▶ _Goal_: Your task is to output the data exactly as it stands.

▶ _Given data_:
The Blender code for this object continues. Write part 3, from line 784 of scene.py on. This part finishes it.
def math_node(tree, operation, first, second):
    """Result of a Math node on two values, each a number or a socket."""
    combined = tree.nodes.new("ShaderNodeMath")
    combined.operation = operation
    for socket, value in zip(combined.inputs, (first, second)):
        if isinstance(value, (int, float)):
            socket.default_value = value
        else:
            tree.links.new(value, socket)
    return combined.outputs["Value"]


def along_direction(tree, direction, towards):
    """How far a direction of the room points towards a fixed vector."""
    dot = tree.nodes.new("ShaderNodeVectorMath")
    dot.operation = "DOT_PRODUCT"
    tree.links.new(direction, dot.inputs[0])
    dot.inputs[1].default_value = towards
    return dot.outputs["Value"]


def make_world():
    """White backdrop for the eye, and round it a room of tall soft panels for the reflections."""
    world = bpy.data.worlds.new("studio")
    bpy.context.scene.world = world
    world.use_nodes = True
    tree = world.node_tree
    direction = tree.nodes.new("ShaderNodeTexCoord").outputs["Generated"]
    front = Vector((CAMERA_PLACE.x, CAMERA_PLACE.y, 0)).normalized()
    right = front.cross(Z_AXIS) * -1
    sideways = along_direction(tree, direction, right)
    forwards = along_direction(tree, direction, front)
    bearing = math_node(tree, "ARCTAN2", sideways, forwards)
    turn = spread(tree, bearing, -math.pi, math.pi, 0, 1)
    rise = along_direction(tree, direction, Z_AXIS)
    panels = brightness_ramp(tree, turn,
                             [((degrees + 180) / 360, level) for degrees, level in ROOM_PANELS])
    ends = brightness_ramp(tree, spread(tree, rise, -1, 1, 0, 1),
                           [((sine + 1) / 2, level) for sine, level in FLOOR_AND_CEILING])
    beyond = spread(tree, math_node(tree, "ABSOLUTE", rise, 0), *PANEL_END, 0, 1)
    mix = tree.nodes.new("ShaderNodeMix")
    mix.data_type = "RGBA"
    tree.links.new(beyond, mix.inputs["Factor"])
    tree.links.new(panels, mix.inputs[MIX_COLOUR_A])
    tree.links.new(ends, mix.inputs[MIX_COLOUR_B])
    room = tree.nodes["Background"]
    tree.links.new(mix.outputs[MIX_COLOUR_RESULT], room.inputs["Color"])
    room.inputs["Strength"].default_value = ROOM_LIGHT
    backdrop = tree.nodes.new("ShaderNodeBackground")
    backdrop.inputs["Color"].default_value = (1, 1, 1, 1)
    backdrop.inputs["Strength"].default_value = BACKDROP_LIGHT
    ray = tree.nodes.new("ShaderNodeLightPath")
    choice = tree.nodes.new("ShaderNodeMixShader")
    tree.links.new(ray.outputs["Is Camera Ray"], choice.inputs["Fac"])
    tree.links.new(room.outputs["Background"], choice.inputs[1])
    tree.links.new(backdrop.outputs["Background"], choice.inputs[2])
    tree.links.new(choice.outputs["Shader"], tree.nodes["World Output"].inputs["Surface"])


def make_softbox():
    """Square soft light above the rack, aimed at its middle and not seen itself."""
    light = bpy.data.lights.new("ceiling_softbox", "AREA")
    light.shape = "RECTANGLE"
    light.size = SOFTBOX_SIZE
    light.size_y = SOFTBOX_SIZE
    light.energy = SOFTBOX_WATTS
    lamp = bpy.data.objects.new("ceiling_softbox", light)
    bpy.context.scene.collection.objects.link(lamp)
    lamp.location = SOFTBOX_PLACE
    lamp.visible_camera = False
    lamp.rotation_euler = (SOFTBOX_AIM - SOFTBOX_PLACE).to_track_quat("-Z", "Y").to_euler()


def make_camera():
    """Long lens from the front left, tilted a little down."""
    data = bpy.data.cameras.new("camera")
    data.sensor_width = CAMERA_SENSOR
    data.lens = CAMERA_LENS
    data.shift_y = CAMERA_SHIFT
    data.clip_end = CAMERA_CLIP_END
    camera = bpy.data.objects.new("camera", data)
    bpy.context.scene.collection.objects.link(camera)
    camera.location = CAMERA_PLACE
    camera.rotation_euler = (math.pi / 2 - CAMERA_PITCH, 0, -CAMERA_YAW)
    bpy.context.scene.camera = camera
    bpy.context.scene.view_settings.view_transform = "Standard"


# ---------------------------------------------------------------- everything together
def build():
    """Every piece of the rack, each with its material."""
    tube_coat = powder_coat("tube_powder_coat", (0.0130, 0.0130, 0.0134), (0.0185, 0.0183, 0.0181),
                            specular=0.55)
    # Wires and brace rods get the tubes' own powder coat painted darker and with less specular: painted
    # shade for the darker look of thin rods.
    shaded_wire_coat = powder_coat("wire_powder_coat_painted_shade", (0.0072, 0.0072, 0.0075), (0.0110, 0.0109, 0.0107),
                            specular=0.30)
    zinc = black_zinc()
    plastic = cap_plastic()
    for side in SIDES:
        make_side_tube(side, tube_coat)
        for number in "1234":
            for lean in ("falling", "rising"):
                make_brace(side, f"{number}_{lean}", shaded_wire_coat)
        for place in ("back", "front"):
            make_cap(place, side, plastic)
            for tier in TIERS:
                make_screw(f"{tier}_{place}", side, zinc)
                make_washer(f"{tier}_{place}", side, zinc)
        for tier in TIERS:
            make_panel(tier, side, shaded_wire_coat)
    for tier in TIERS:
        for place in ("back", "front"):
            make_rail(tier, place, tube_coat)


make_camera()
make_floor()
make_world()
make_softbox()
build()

▶ _Result_:
The Blender code for this object continues. Write part 3, from line 784 of scene.py on. This part finishes it.
def math_node(tree, operation, first, second):
    """Result of a Math node on two values, each a number or a socket."""
    combined = tree.nodes.new("ShaderNodeMath")
    combined.operation = operation
    for socket, value in zip(combined.inputs, (first, second)):
        if isinstance(value, (int, float)):
            socket.default_value = value
        else:
            tree.links.new(value, socket)
    return combined.outputs["Value"]


def along_direction(tree, direction, towards):
    """How far a direction of the room points towards a fixed vector."""
    dot = tree.nodes.new("ShaderNodeVectorMath")
    dot.operation = "DOT_PRODUCT"
    tree.links.new(direction, dot.inputs[0])
    dot.inputs[1].default_value = towards
    return dot.outputs["Value"]


def make_world():
    """White backdrop for the eye, and round it a room of tall soft panels for the reflections."""
    world = bpy.data.worlds.new("studio")
    bpy.context.scene.world = world
    world.use_nodes = True
    tree = world.node_tree
    direction = tree.nodes.new("ShaderNodeTexCoord").outputs["Generated"]
    front = Vector((CAMERA_PLACE.x, CAMERA_PLACE.y, 0)).normalized()
    right = front.cross(Z_AXIS) * -1
    sideways = along_direction(tree, direction, right)
    forwards = along_direction(tree, direction, front)
    bearing = math_node(tree, "ARCTAN2", sideways, forwards)
    turn = spread(tree, bearing, -math.pi, math.pi, 0, 1)
    rise = along_direction(tree, direction, Z_AXIS)
    panels = brightness_ramp(tree, turn,
                             [((degrees + 180) / 360, level) for degrees, level in ROOM_PANELS])
    ends = brightness_ramp(tree, spread(tree, rise, -1, 1, 0, 1),
                           [((sine + 1) / 2, level) for sine, level in FLOOR_AND_CEILING])
    beyond = spread(tree, math_node(tree, "ABSOLUTE", rise, 0), *PANEL_END, 0, 1)
    mix = tree.nodes.new("ShaderNodeMix")
    mix.data_type = "RGBA"
    tree.links.new(beyond, mix.inputs["Factor"])
    tree.links.new(panels, mix.inputs[MIX_COLOUR_A])
    tree.links.new(ends, mix.inputs[MIX_COLOUR_B])
    room = tree.nodes["Background"]
    tree.links.new(mix.outputs[MIX_COLOUR_RESULT], room.inputs["Color"])
    room.inputs["Strength"].default_value = ROOM_LIGHT
    backdrop = tree.nodes.new("ShaderNodeBackground")
    backdrop.inputs["Color"].default_value = (1, 1, 1, 1)
    backdrop.inputs["Strength"].default_value = BACKDROP_LIGHT
    ray = tree.nodes.new("ShaderNodeLightPath")
    choice = tree.nodes.new("ShaderNodeMixShader")
    tree.links.new(ray.outputs["Is Camera Ray"], choice.inputs["Fac"])
    tree.links.new(room.outputs["Background"], choice.inputs[1])
    tree.links.new(backdrop.outputs["Background"], choice.inputs[2])
    tree.links.new(choice.outputs["Shader"], tree.nodes["World Output"].inputs["Surface"])


def make_softbox():
    """Square soft light above the rack, aimed at its middle and not seen itself."""
    light = bpy.data.lights.new("ceiling_softbox", "AREA")
    light.shape = "RECTANGLE"
    light.size = SOFTBOX_SIZE
    light.size_y = SOFTBOX_SIZE
    light.energy = SOFTBOX_WATTS
    lamp = bpy.data.objects.new("ceiling_softbox", light)
    bpy.context.scene.collection.objects.link(lamp)
    lamp.location = SOFTBOX_PLACE
    lamp.visible_camera = False
    lamp.rotation_euler = (SOFTBOX_AIM - SOFTBOX_PLACE).to_track_quat("-Z", "Y").to_euler()


def make_camera():
    """Long lens from the front left, tilted a little down."""
    data = bpy.data.cameras.new("camera")
    data.sensor_width = CAMERA_SENSOR
    data.lens = CAMERA_LENS
    data.shift_y = CAMERA_SHIFT
    data.clip_end = CAMERA_CLIP_END
    camera = bpy.data.objects.new("camera", data)
    bpy.context.scene.collection.objects.link(camera)
    camera.location = CAMERA_PLACE
    camera.rotation_euler = (math.pi / 2 - CAMERA_PITCH, 0, -CAMERA_YAW)
    bpy.context.scene.camera = camera
    bpy.context.scene.view_settings.view_transform = "Standard"


# ---------------------------------------------------------------- everything together
def build():
    """Every piece of the rack, each with its material."""
    tube_coat = powder_coat("tube_powder_coat", (0.0130, 0.0130, 0.0134), (0.0185, 0.0183, 0.0181),
                            specular=0.55)
    # Wires and brace rods get the tubes' own powder coat painted darker and with less specular: painted
    # shade for the darker look of thin rods.
    shaded_wire_coat = powder_coat("wire_powder_coat_painted_shade", (0.0072, 0.0072, 0.0075), (0.0110, 0.0109, 0.0107),
                            specular=0.30)
    zinc = black_zinc()
    plastic = cap_plastic()
    for side in SIDES:
        make_side_tube(side, tube_coat)
        for number in "1234":
            for lean in ("falling", "rising"):
                make_brace(side, f"{number}_{lean}", shaded_wire_coat)
        for place in ("back", "front"):
            make_cap(place, side, plastic)
            for tier in TIERS:
                make_screw(f"{tier}_{place}", side, zinc)
                make_washer(f"{tier}_{place}", side, zinc)
        for tier in TIERS:
            make_panel(tier, side, shaded_wire_coat)
    for tier in TIERS:
        for place in ("back", "front"):
            make_rail(tier, place, tube_coat)


make_camera()
make_floor()
make_world()
make_softbox()
build()